You can always do a controlled sale. Take a batch you know will go thru a counting machine and see what each shop will offer. I did that once with some scrap gold and silver jewelry. I basically took it 4 places - 2 pawn shops and 2 coin shops. In theory all the offers were about the same - but what I call my local coin shop was about 20 dollars higher than the other 3. So I only use them now - I know how they work on both graded and raw coins from selling to them. I can't speak for dealers but I get how the local shop works to make money and I am okay with it. Other dealers may operate differently. I can't say every dealer is the same, I get what you are asking - but can't answer for sure on the break point that gets special attention.
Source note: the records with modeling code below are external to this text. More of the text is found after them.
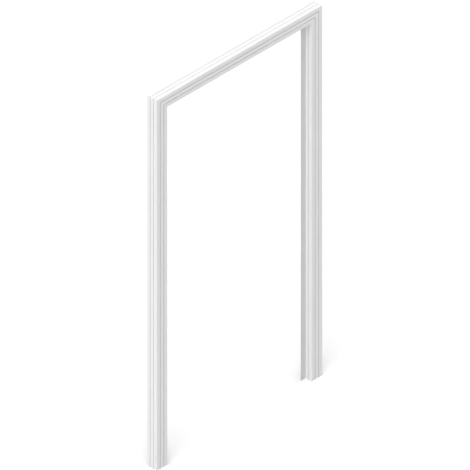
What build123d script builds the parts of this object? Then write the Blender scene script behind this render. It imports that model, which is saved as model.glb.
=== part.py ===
from build123d import *
import os

# Aluminium door frame: two jambs and a head cut from one hollow extrusion and mitred at
# the top corners, with a thin stop blade keyed into the inner side all the way round.
# X runs across the doorway, Y from the front face to the rear face, Z up from the floor.
# The origin is on the floor, midway between the jambs and midway through the depth.
# A place across a member is measured from its outer side, the one that faces the wall.
# A place through a member is measured from its front face. Sizes are in millimetres.

# Overall size
frame_width = 1090
frame_height = 2110
frame_depth = 65
face_width = 70

# Walls of the extrusion
wall = 2.0
web_thickness = 1.8
channel_wall = 1.6
outer_radius = 0.6

# Narrow, deep shadow lines that run round the front and rear faces
shadow_line_pitch = 23.3
shadow_line_width = 2.6
shadow_line_depth = 5.0

# Shallow grooves along the sides: two on the outer side, one on the inner side
side_groove_pitch = 21.7
side_groove_width = 4.6
side_groove_depth = 1.8

# Stop blade, and the undercut slot that holds its foot. The fillet share is how much of
# the metal beside it a fillet of the blade may take.
rebate_depth = 39.2
stop_projection = 32
stop_thickness = 1.6
stop_root_radius = 0.6
stop_fillet_share = 0.9
slot_mouth = 4.0
slot_lip = 1.8
slot_width = 9.0
slot_depth = 4.0
slot_clearance = 0.2

# Corner cleats, one in the front chamber and one in the rear chamber of each top corner
seat_clearance = 0.2
cleat_flange = 4.0
cleat_diagonal = 4.0
cleat_outer_chamfer = 5.0
cleat_end_radius = 3.0
cleat_rib = 12

# Pins that lock the cleats, driven in through the floor of the outer grooves. The first
# stands off from the cleat's inner corner. The cover is the least metal beside a pin.
pin_diameter = 4.0
pin_length = 16
pin_chamfer = 0.5
pin_clearance = 0.1
pin_cover = 4.0
pin_setback = 20
pin_pitch = 28

# Alignment angles that keep the mitred faces flush, and the lips that hold them. The
# reach is how far an arm runs past the inner corner of its slot.
angle_thickness = 2.0
angle_reach = 48
angle_end_radius = 4.0
angle_lip_reach = 3.0
angle_lip_thickness = 1.4

# Places through the depth
groove_depths = (
    frame_depth / 2 - side_groove_pitch / 2,
    frame_depth / 2 + side_groove_pitch / 2,
)
stop_depth = rebate_depth + stop_thickness / 2
line_floor = shadow_line_depth + channel_wall
lip_start = wall + angle_thickness + seat_clearance
lip_end = lip_start + angle_lip_thickness
front_seat = max(line_floor, lip_end)
rear_seat = frame_depth - front_seat

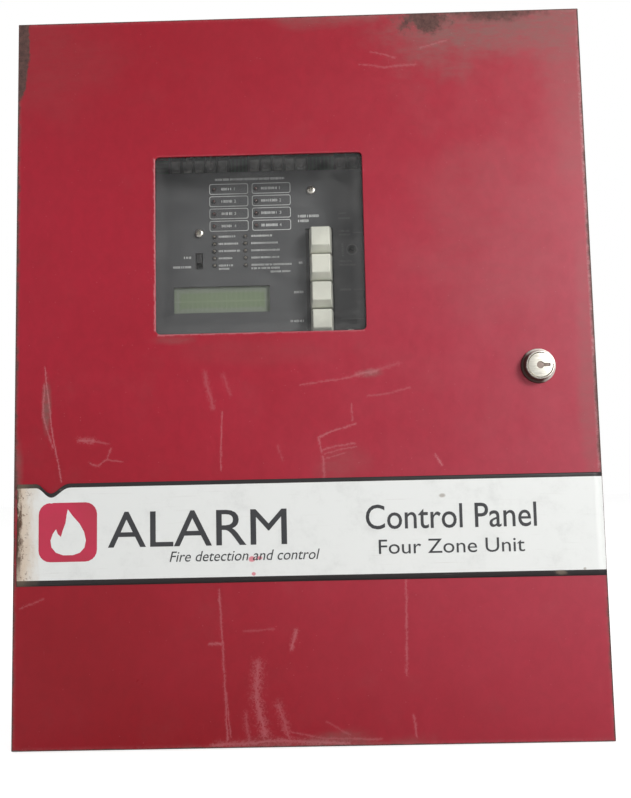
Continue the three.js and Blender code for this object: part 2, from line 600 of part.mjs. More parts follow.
add(power, "battery_lead_black", lead([
  [-BATTERY.x - 64, blade, bladeTop], [-BATTERY.x - 63, blade, bladeTop + 12], [-128, -76, -124],
  [-66, -76, -112], [-34, -60, -72], [-14.75, -36, -36], [-14.75, clampScrews, -24.5], [-14.75, clampScrews, -16],
], WIRE, 24), insulation(0x1a1a1c));
[[-169, -93.5, -32, 0xa8402e], [-174, -74.5, -40, 0x4f7fae]].forEach(([gutter, screw, out, colour], i) => {
  add(power, `transformer_lead_${i + 1}`, lead([
    [-118 + 12 * i, -54, -65.2], [-118 + 11 * i, -54, -52], [-132 + 4 * i, -52, -36 + 4 * i],
    [-152, -47 - 7 * i, -24 + 4 * i], [gutter, out - 8, 6],
    [gutter, out - 8, 90], [gutter + 2, out - 8, 168], [gutter + 22, out - 10, 196 - 4 * i],
    [screw - 20, out - 12, 204 - 4 * i],
    [screw - 3, out - 10, 199 - 3 * i], [screw, clampScrews - 2, 188], [screw, clampScrews, 178],
  ], WIRE, 34), insulation(colour));
});

export default panel;
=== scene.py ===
"""The looks of a wall-hung fire alarm control panel: a red enamelled cabinet whose door has a window,
a label and a lock, with the display plate, the circuit boards, the transformer and the batteries inside.

Lengths are in millimetres until a mesh is finished, which turns them into metres.
The origin is the centre of the cabinet's back, +Z is up and the front looks along -Y."""
import math
import random

import bmesh
import bpy
from mathutils import Matrix, Vector, noise


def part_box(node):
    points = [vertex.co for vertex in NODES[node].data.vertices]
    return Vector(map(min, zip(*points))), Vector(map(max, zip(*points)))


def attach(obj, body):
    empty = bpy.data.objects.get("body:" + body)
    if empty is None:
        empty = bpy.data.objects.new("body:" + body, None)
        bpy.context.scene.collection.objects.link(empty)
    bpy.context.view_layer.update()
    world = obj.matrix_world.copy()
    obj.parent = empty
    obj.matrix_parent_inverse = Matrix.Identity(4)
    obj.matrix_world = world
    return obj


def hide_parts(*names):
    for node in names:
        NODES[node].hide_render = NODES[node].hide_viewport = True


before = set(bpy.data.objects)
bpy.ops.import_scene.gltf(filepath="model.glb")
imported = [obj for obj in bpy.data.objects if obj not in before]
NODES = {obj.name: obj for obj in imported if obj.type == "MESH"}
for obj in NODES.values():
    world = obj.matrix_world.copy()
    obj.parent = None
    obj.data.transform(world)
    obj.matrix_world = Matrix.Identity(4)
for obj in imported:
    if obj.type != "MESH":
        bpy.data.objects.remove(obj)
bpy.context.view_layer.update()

MM = 0.001


def box_mm(node):
    """Lowest and highest corner of a CAD node, in millimetres."""
    low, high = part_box(node)
    return low / MM, high / MM


def middle_of(low, high):
    """The middle of a box, as x and z."""
    return (low.x + high.x) / 2, (low.z + high.z) / 2


# ------------------------------------------------------------------------------------ places
DOOR_LOW, DOOR_HIGH = box_mm("door_panel")
CABINET_LOW, CABINET_HIGH = box_mm("cabinet_body")
LENS_LOW, LENS_HIGH = box_mm("window_lens")
BAND_LOW, BAND_HIGH = box_mm("label_band")
LOCK_LOW, LOCK_HIGH = box_mm("lock_barrel")
BOARD_LOW, BOARD_HIGH = box_mm("main_board")
LOCK_CENTRE = (LOCK_LOW + LOCK_HIGH) / 2
DOOR_FRONT = DOOR_LOW.y
PLATE_FRONT = box_mm("faceplate")[0].y
BOARD_FRONT = BOARD_LOW.y
LENS_OVERLAP = 8
SHEET = 1.5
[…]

Hopefully some others will provide input.
I helped a church friend whose father had passed and he wanted to liquidate his dad's collection. The man had hundreds and hundreds of Walkers.. Maybe a dozen boxes of rolls or them. Among his dads accumulation was two large glass jars of wheats. These were the big jars like a restaurant would order bulk condiments in. I had to move them with a hand truck..... Anyway, point being I played intermediary with my coin shop buddy. He counted the Walkers and paid spot and weighed the wheats and did the arithmetic that would have come up to something like .03 cents each. He didn't look at any of the bulk coins at all. That's been a few years back. But I would go the dealer route with a large collection. Preferably someone you have traded with in the past so he will be more inclined to treat you right at selling time.
Did you search thru the walking liberty halves for a 21-D? I probably would have done a quick search for it - to sell separately.
No I didn’t. I spent a week in his dads coin room and that was barely time enough to prepare a very rough inventory.